Sebastian Chavez, 18, Student

We’re covering Thanksgiving in a class right now, so I have a couple different perspectives on it. Thanksgiving is something we celebrate every year. We get the entire family, the majority of my mom’s side, and we’ll all go to my tía’s house or my vovó’s (my grandmother is Portuguese) house. We’ll have a big meal and, instead of all the very typical U.S. side dishes, we’ll have some more Latino side dishes. I feel it’s something we look forward to.

“Thanksgiving is more about the idea of spending time with those you really care about and who you’re actually grateful for.”

We definitely get to see each other a lot because we have Sunday lunches at my grandmother’s house, but getting this [Thanksgiving] meal is something I look forward to because there’s so much more food and it’s a much bigger event.

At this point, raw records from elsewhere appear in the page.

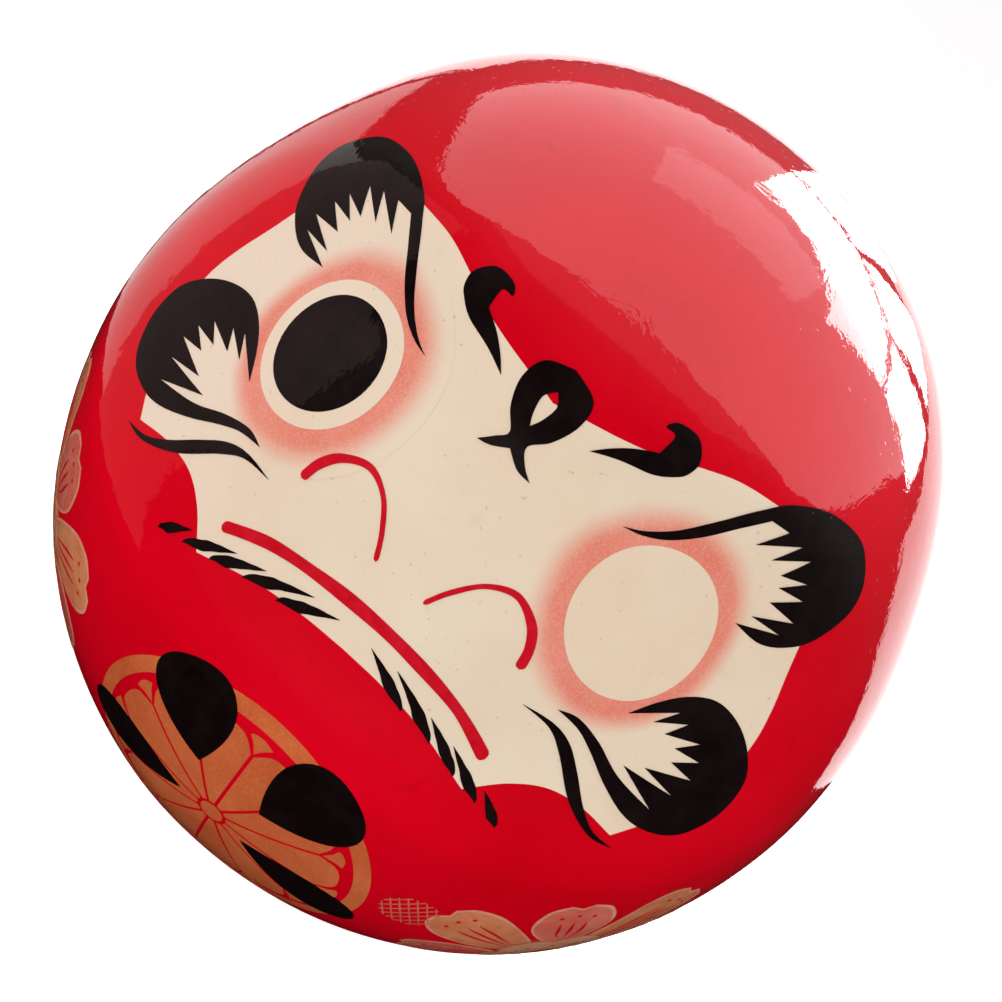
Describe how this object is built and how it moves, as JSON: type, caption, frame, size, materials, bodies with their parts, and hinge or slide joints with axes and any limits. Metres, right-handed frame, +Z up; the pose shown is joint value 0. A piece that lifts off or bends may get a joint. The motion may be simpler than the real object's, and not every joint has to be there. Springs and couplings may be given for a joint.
{
  "type": "daruma doll",
  "caption": "Round weighted papier-mache daruma figure with a recessed painted face, a gilt medallion on the belly and a blank eye.",
  "frame": {"origin": "middle of the underside of the base", "axes": "+Z up, the face looks along -Y, +X to the right of a person who looks at the face"},
  "size_m": [0.25, 0.2391, 0.2522],
  "materials": {
    "red_lacquer": "gloss",
    "cream_paint": "gloss",
    "pink_paint": "gloss",
    "black_paint": "gloss",
    "red_line_paint": "gloss",
    "gold_paint": "gloss",
    "blossom_paint": "gloss",
    "card": "matte",
    "clay": "matte",
    "plain_paper": "matte"
  },
  "bodies": {
    "root": {"base_band": "red_lacquer", "base_board": "card", "base_weight": "clay", "beard_left_1": "black_paint", "beard_left_2": "black_paint", "beard_left_3": "black_paint", "beard_left_4": "black_paint", "beard_left_5": "black_paint", "beard_right_1": "black_paint", "beard_right_2": "black_paint", "beard_right_3": "black_paint", "beard_right_4": "black_paint", "beard_right_5": "black_paint", "blossom_hub_left": "gold_paint", "blossom_hub_right": "gold_paint", "blossom_left": "blossom_paint", "blossom_right": "blossom_paint", "brow_left": "black_paint", "brow_right": "black_paint", "cheek_tuft_left": "black_paint", "cheek_tuft_right": "black_paint", "crest_dab_1": "black_paint", "crest_dab_2": "black_paint", "crest_dab_3": "black_paint", "crest_dab_4": "black_paint", "crest_hub": "gold_paint", "crest_petal_1": "gold_paint", "crest_petal_10": "gold_paint", "crest_petal_11": "gold_paint", "crest_petal_12": "gold_paint", "crest_petal_2": "gold_paint", "crest_petal_3": "gold_paint", "crest_petal_4": "gold_paint", "crest_petal_5": "gold_paint", "crest_petal_6": "gold_paint", "crest_petal_7": "gold_paint", "crest_petal_8": "gold_paint", "crest_petal_9": "gold_paint", "crest_ring": "gold_paint", "eye_halo_left": "pink_paint", "eye_halo_right": "pink_paint", "eye_white_left": "cream_paint", "eye_white_right": "cream_paint", "face_enamel": "cream_paint", "forehead_knot": "black_paint", "front_shell": "red_lacquer", "mouth_line": "red_line_paint", "nose_line_left": "red_line_paint", "nose_line_right": "red_line_paint", "pupil_left": "black_paint", "rear_shell": "red_lacquer", "seam_strip": "plain_paper", "temple_comma_left": "black_paint", "temple_comma_right": "black_paint", "whisker_left": "black_paint", "whisker_right": "black_paint"}
  },
  "joints": []
}
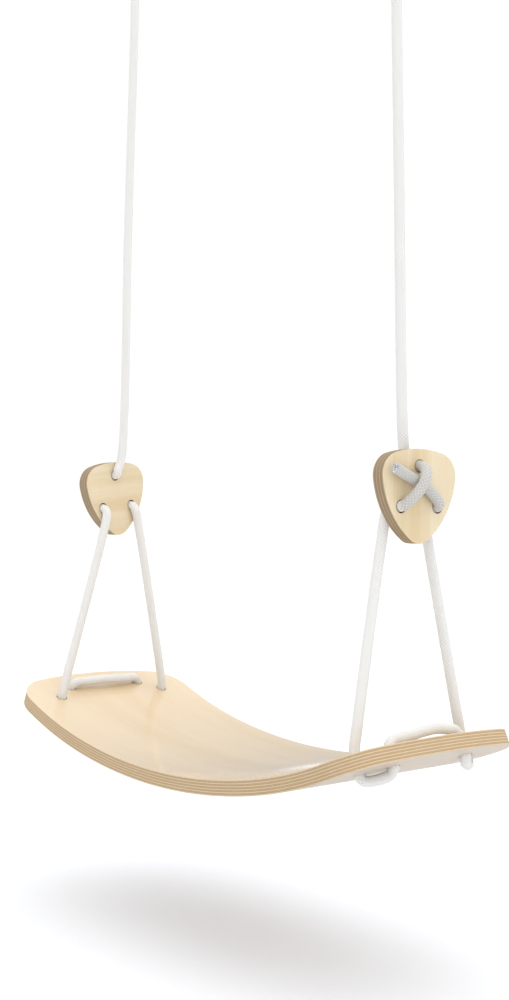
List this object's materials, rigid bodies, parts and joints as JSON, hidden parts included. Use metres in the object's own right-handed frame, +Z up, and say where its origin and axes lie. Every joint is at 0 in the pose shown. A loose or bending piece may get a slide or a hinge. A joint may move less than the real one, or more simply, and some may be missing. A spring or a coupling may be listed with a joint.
{
  "type": "hanging board swing",
  "caption": "Indoor swing with a curved plywood seat on two cotton ropes, each with a three-hole plywood rope adjuster, hung from two ceiling brackets with bushed links and snap hooks.",
  "frame": {"origin": "middle of the ceiling face between the two brackets, at the centre of the four screw holes", "axes": "+X along the seat from the left rope to the right rope, +Y to the back edge of the seat, +Z up, out of the ceiling face"},
  "size_m": [0.5786, 0.219, 1.0509],
  "materials": {
    "birch_ply": "satin",
    "cotton_rope": "matte",
    "zinc_steel": "satin",
    "nylon": "matte"
  },
  "bodies": {
    "brackets": {"right_bracket": "zinc_steel", "right_pivot_bolt": "zinc_steel", "right_pivot_nut": "zinc_steel", "right_bushing": "nylon", "right_spacers": "nylon", "left_bracket": "zinc_steel", "left_pivot_bolt": "zinc_steel", "left_pivot_nut": "zinc_steel", "left_bushing": "nylon", "left_spacers": "nylon"},
    "swing_links": {"right_link": "zinc_steel", "right_hook": "zinc_steel", "right_gate_pin": "zinc_steel", "right_thimble": "zinc_steel", "right_whipping": "cotton_rope", "right_rope_eye": "cotton_rope", "left_link": "zinc_steel", "left_hook": "zinc_steel", "left_gate_pin": "zinc_steel", "left_thimble": "zinc_steel", "left_whipping": "cotton_rope", "left_rope_eye": "cotton_rope"},
    "right_gate": {"right_gate": "zinc_steel"},
    "left_gate": {"left_gate": "zinc_steel"},
    "standing_ropes": {"right_standing_rope": "cotton_rope", "left_standing_rope": "cotton_rope"},
    "adjusters": {"right_adjuster": "birch_ply", "right_crossing_rope": "cotton_rope", "right_tail_rope": "cotton_rope", "left_adjuster": "birch_ply", "left_crossing_rope": "cotton_rope", "left_tail_rope": "cotton_rope"},
    "seat": {"seat_board": "birch_ply", "right_front_leg": "cotton_rope", "right_rear_leg": "cotton_rope", "right_stitch": "cotton_rope", "left_front_leg": "cotton_rope", "left_rear_leg": "cotton_rope", "left_stitch": "cotton_rope"}
  },
  "joints": [
    {"name": "swing", "type": "hinge", "parent": "brackets", "child": "swing_links", "pos_m": [0, 0, -0.026], "axis": [1, 0, 0], "range_deg": [-45, 45]},
    {"name": "right_gate_hinge", "type": "hinge", "parent": "swing_links", "child": "right_gate", "pos_m": [0.22, 0, -0.0915], "axis": [0, -1, 0], "range_deg": [0, 25], "stiffness_Nm_per_rad": 0.05},
    {"name": "left_gate_hinge", "type": "hinge", "parent": "swing_links", "child": "left_gate", "pos_m": [-0.22, 0, -0.0915], "axis": [0, 1, 0], "range_deg": [0, 25], "stiffness_Nm_per_rad": 0.05},
    {"name": "rope_take_up", "type": "slide", "parent": "swing_links", "child": "standing_ropes", "axis": [0, 0, 1], "range_m": [-0.05, 0.12], "deforming": ["right_standing_rope", "left_standing_rope"]},
    {"name": "seat_pitch", "type": "hinge", "parent": "standing_ropes", "child": "adjusters", "pos_m": [0, 0, -0.738], "axis": [1, 0, 0], "range_deg": [-25, 25]},
    {"name": "seat_drop", "type": "slide", "parent": "adjusters", "child": "seat", "axis": [0, 0, 1], "range_m": [-0.06, 0.025], "deforming": ["right_front_leg", "right_rear_leg", "left_front_leg", "left_rear_leg"]}
  ],
  "couplings": [
    {"joint": "seat_drop", "follows": "rope_take_up", "ratio": -0.5}
  ]
}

One of the questions in my Public History, Public Memory course is basically talking about society’s perception on events that happened in the past versus what actually happened. A very prominent example would be Thanksgiving. Everybody thinks of it as this holiday where you’re grateful for everyone and where kids learn about the pilgrims and the Native Americans and how that brought about the first Thanksgiving. In reality, a lot of Native American groups are protesting the holiday because they say it’s kind of covering up the true history of what happened in the past, including the mass genocide and colonization that occurred. One of the really cool questions is whether or not we should change the way we celebrate Thanksgiving.

I think society and culture have shifted so much that Thanksgiving is more about the idea of spending time with those you really care about and who you’re actually grateful for. I know a lot of other families in the U.S. that just don’t really have that bond [like my family does]. Thanksgiving pushes for that to happen. I think it’s become a much more significant holiday and it has drifted so much away from its previous meaning.